Nesta novela pode se perceber algo que esteve muito presente nas ciências sociais e na literatura do século XX (como Gilberto Freyre), a velha idéia e maneiras que fortaleçam a construção no imaginário brasileiro de um país mestiço e de democracia racial.

O que pouco se vê nas novelas como Sinhá Moça é a ação e luta dos escravos para sua própria libertação, talvez por está ficar apagada as sombras das boas intenções de brancos advindos do escravismo.

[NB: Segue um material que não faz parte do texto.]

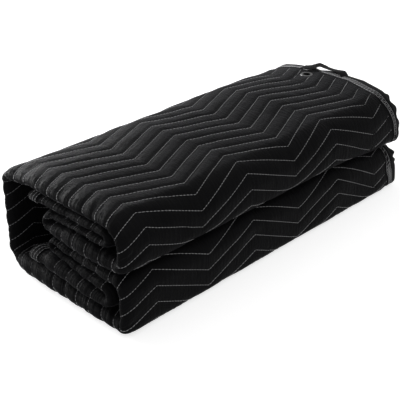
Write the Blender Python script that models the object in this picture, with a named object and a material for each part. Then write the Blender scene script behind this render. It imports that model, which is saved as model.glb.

A ação do sinhozinho branco e abolicionista nos últimos anos até a efetivação formal (e não real) em 1888 em meio à efervescência internacional de ver a ultima e sofrida abolição ser efetuada, fica acima na teledramaturgia de milhares de revoltas de negros que pipocavam em todo o território brasileiro. Sinhá Moça representa a visão da casa grande (senhores) acerca do processo de abolição.

Levantes como em 1756 e 1864 em Minas Gerais, a revolta dos Malês em 1835 na Bahia e os milhares de quilombos formados a partir de fugas e conflitos contra o escravismo, ficam abafados pela TV comercial brasileira, na tentativa de enganar a todos com o velho discurso de passividade dos negros com sua situação, negando-os como sujeitos históricos em meio a bondade de senhores brancos em um sistema já falido social e economicamente.
Sinhá Moça, como tantas outras novelas buscam apagar de nossa memória e história a luta de resistência dos escravos que ajudaram a construir este país. Ainda hoje, seus descendentes sofrem os reflexos de quase quatro séculos de dominação, isso também querem apagar.